_Short task_
Restate, word for word, all of the material shown below.

-- Begin Data segment --

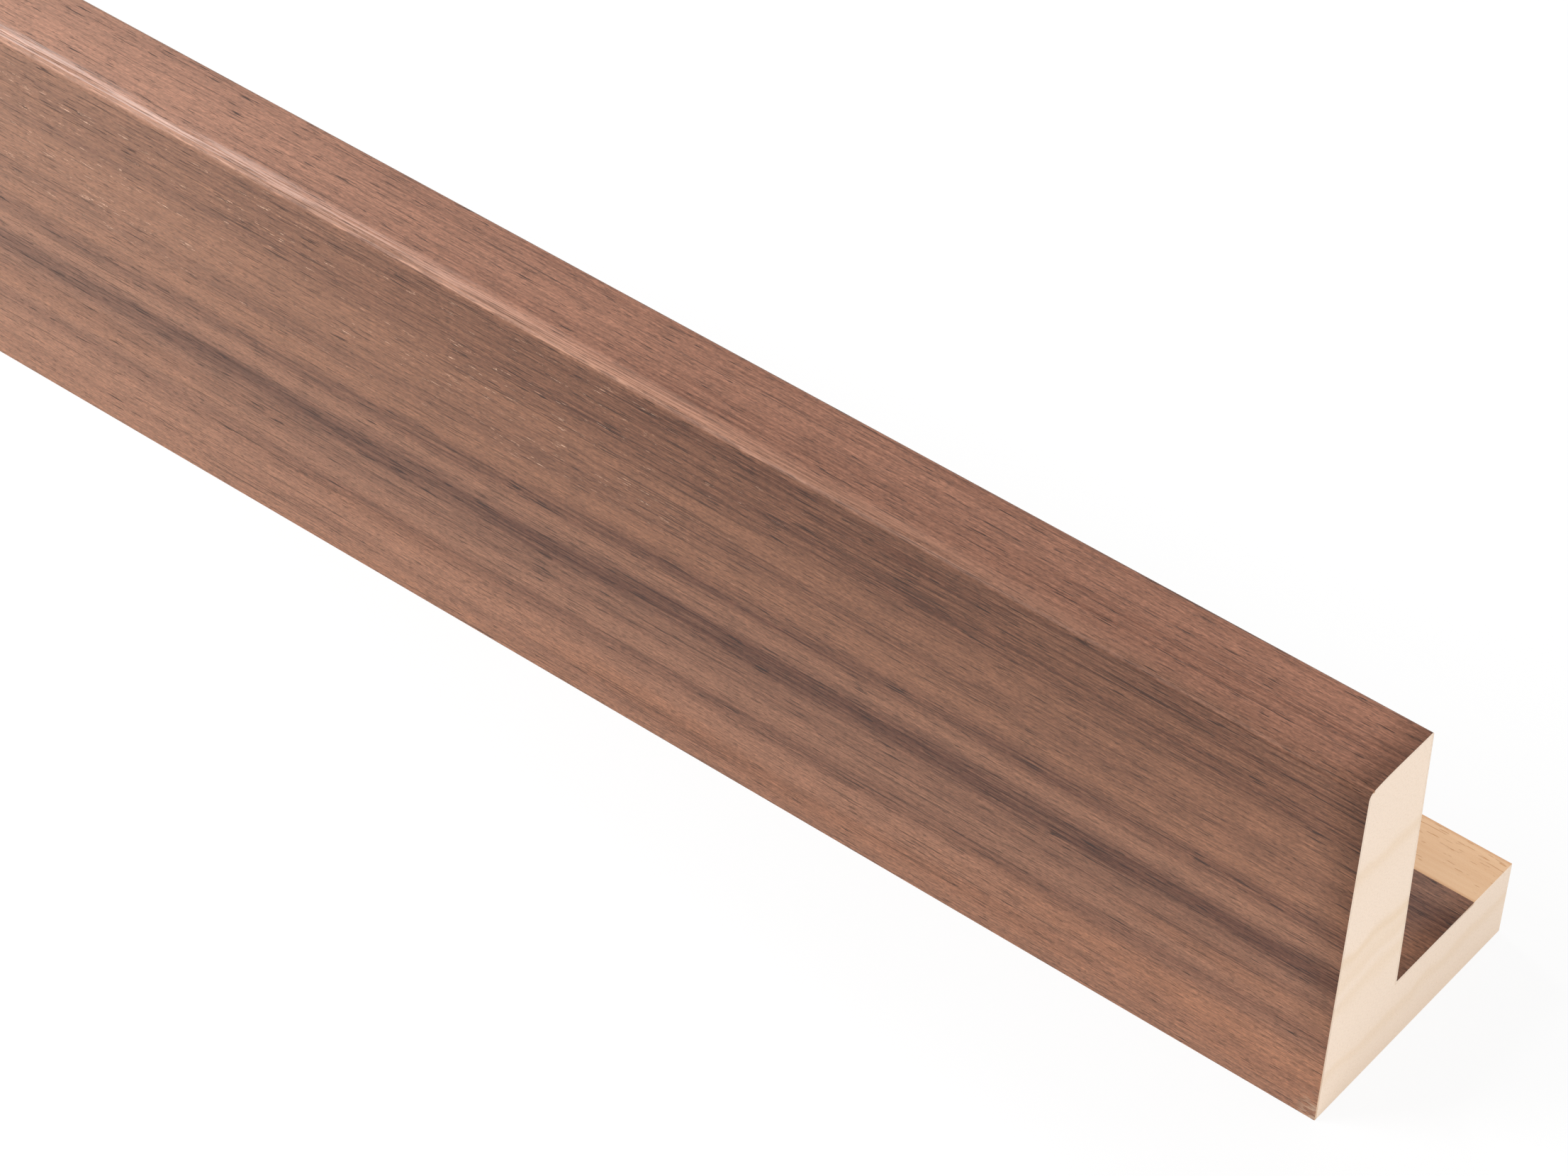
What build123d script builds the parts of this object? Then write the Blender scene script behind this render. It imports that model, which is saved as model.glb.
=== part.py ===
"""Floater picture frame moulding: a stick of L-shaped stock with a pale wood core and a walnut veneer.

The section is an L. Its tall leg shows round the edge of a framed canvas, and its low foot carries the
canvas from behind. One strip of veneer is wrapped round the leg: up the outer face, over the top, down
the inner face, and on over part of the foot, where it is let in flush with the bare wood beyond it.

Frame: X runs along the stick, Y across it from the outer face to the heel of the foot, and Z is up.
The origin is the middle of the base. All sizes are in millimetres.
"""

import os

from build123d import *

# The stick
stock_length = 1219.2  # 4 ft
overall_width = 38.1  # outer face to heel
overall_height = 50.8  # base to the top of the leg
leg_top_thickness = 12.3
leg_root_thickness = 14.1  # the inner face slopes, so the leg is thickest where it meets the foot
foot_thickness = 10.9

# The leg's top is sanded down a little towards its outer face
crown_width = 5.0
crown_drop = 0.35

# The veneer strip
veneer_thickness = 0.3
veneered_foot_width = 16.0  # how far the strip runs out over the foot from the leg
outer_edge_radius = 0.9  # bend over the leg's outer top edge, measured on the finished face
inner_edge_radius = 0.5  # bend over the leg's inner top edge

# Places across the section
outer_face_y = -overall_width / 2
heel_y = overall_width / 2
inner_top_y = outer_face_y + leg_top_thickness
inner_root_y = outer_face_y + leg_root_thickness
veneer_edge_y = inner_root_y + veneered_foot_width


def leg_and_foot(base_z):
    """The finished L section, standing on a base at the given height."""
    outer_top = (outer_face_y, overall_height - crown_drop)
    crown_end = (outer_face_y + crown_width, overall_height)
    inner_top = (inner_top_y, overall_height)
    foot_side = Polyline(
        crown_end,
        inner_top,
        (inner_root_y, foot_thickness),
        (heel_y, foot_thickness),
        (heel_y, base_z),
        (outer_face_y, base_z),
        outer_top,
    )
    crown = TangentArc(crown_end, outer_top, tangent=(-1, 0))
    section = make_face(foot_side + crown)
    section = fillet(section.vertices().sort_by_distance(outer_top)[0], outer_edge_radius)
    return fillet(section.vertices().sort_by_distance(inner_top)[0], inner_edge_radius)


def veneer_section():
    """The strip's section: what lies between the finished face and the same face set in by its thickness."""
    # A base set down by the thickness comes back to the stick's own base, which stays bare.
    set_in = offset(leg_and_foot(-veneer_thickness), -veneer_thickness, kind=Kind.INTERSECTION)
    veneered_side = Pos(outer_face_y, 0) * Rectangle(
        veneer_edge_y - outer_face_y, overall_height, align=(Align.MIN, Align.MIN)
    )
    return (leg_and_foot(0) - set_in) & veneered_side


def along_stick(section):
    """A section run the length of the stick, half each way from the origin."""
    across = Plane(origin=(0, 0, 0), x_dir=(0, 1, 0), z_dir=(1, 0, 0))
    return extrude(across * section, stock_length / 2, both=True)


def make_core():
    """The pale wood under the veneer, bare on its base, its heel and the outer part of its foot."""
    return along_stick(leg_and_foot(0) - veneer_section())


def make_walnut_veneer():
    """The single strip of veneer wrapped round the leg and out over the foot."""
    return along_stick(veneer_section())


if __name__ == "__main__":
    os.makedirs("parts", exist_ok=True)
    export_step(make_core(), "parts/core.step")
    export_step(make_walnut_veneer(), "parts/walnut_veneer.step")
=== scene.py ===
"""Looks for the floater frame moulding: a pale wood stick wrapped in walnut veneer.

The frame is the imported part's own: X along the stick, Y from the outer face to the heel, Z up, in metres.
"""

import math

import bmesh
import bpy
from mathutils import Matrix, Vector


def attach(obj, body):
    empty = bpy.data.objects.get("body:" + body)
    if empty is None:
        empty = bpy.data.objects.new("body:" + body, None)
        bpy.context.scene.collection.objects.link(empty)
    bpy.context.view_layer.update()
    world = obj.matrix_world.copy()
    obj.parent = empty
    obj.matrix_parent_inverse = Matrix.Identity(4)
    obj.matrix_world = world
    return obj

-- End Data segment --

_Response_
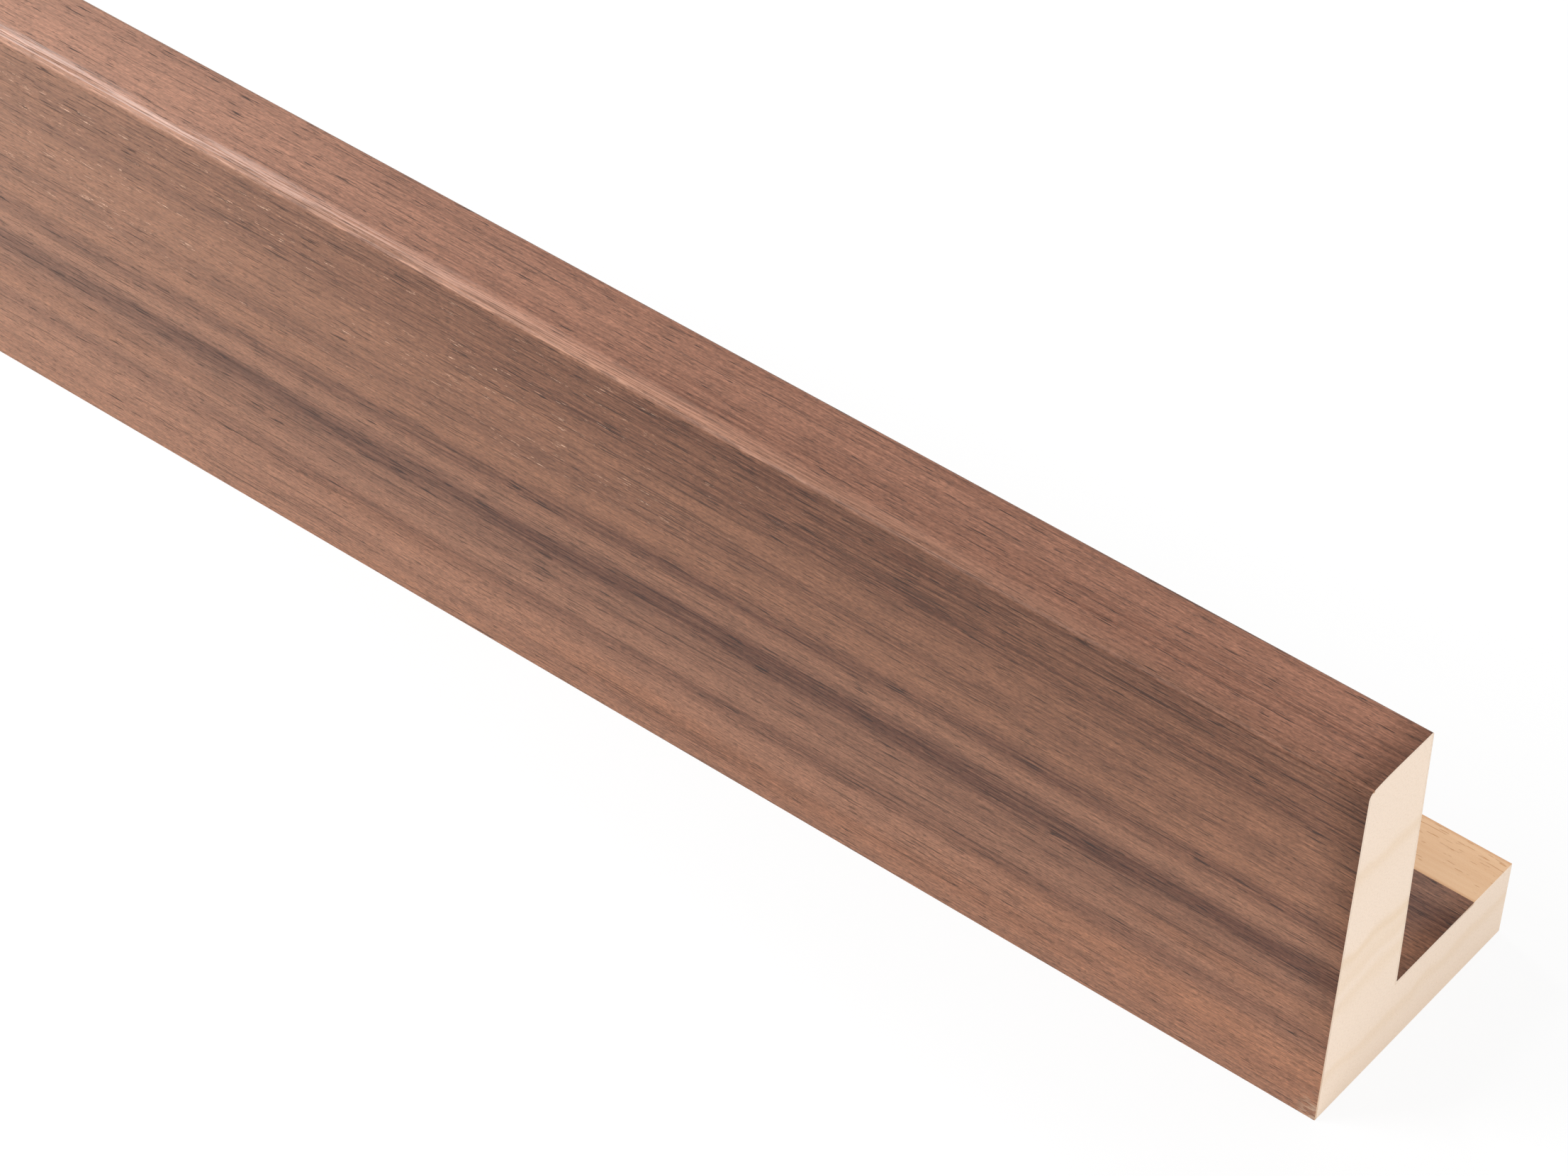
What build123d script builds the parts of this object? Then write the Blender scene script behind this render. It imports that model, which is saved as model.glb.
=== part.py ===
"""Floater picture frame moulding: a stick of L-shaped stock with a pale wood core and a walnut veneer.

The section is an L. Its tall leg shows round the edge of a framed canvas, and its low foot carries the
canvas from behind. One strip of veneer is wrapped round the leg: up the outer face, over the top, down
the inner face, and on over part of the foot, where it is let in flush with the bare wood beyond it.

Frame: X runs along the stick, Y across it from the outer face to the heel of the foot, and Z is up.
The origin is the middle of the base. All sizes are in millimetres.
"""

import os

from build123d import *

# The stick
stock_length = 1219.2  # 4 ft
overall_width = 38.1  # outer face to heel
overall_height = 50.8  # base to the top of the leg
leg_top_thickness = 12.3
leg_root_thickness = 14.1  # the inner face slopes, so the leg is thickest where it meets the foot
foot_thickness = 10.9

# The leg's top is sanded down a little towards its outer face
crown_width = 5.0
crown_drop = 0.35

# The veneer strip
veneer_thickness = 0.3
veneered_foot_width = 16.0  # how far the strip runs out over the foot from the leg
outer_edge_radius = 0.9  # bend over the leg's outer top edge, measured on the finished face
inner_edge_radius = 0.5  # bend over the leg's inner top edge

# Places across the section
outer_face_y = -overall_width / 2
heel_y = overall_width / 2
inner_top_y = outer_face_y + leg_top_thickness
inner_root_y = outer_face_y + leg_root_thickness
veneer_edge_y = inner_root_y + veneered_foot_width


def leg_and_foot(base_z):
    """The finished L section, standing on a base at the given height."""
    outer_top = (outer_face_y, overall_height - crown_drop)
    crown_end = (outer_face_y + crown_width, overall_height)
    inner_top = (inner_top_y, overall_height)
    foot_side = Polyline(
        crown_end,
        inner_top,
        (inner_root_y, foot_thickness),
        (heel_y, foot_thickness),
        (heel_y, base_z),
        (outer_face_y, base_z),
        outer_top,
    )
    crown = TangentArc(crown_end, outer_top, tangent=(-1, 0))
    section = make_face(foot_side + crown)
    section = fillet(section.vertices().sort_by_distance(outer_top)[0], outer_edge_radius)
    return fillet(section.vertices().sort_by_distance(inner_top)[0], inner_edge_radius)


def veneer_section():
    """The strip's section: what lies between the finished face and the same face set in by its thickness."""
    # A base set down by the thickness comes back to the stick's own base, which stays bare.
    set_in = offset(leg_and_foot(-veneer_thickness), -veneer_thickness, kind=Kind.INTERSECTION)
    veneered_side = Pos(outer_face_y, 0) * Rectangle(
        veneer_edge_y - outer_face_y, overall_height, align=(Align.MIN, Align.MIN)
    )
    return (leg_and_foot(0) - set_in) & veneered_side


def along_stick(section):
    """A section run the length of the stick, half each way from the origin."""
    across = Plane(origin=(0, 0, 0), x_dir=(0, 1, 0), z_dir=(1, 0, 0))
    return extrude(across * section, stock_length / 2, both=True)


def make_core():
    """The pale wood under the veneer, bare on its base, its heel and the outer part of its foot."""
    return along_stick(leg_and_foot(0) - veneer_section())


def make_walnut_veneer():
    """The single strip of veneer wrapped round the leg and out over the foot."""
    return along_stick(veneer_section())


if __name__ == "__main__":
    os.makedirs("parts", exist_ok=True)
    export_step(make_core(), "parts/core.step")
    export_step(make_walnut_veneer(), "parts/walnut_veneer.step")
=== scene.py ===
"""Looks for the floater frame moulding: a pale wood stick wrapped in walnut veneer.

The frame is the imported part's own: X along the stick, Y from the outer face to the heel, Z up, in metres.
"""

import math

import bmesh
import bpy
from mathutils import Matrix, Vector


def attach(obj, body):
    empty = bpy.data.objects.get("body:" + body)
    if empty is None:
        empty = bpy.data.objects.new("body:" + body, None)
        bpy.context.scene.collection.objects.link(empty)
    bpy.context.view_layer.update()
    world = obj.matrix_world.copy()
    obj.parent = empty
    obj.matrix_parent_inverse = Matrix.Identity(4)
    obj.matrix_world = world
    return obj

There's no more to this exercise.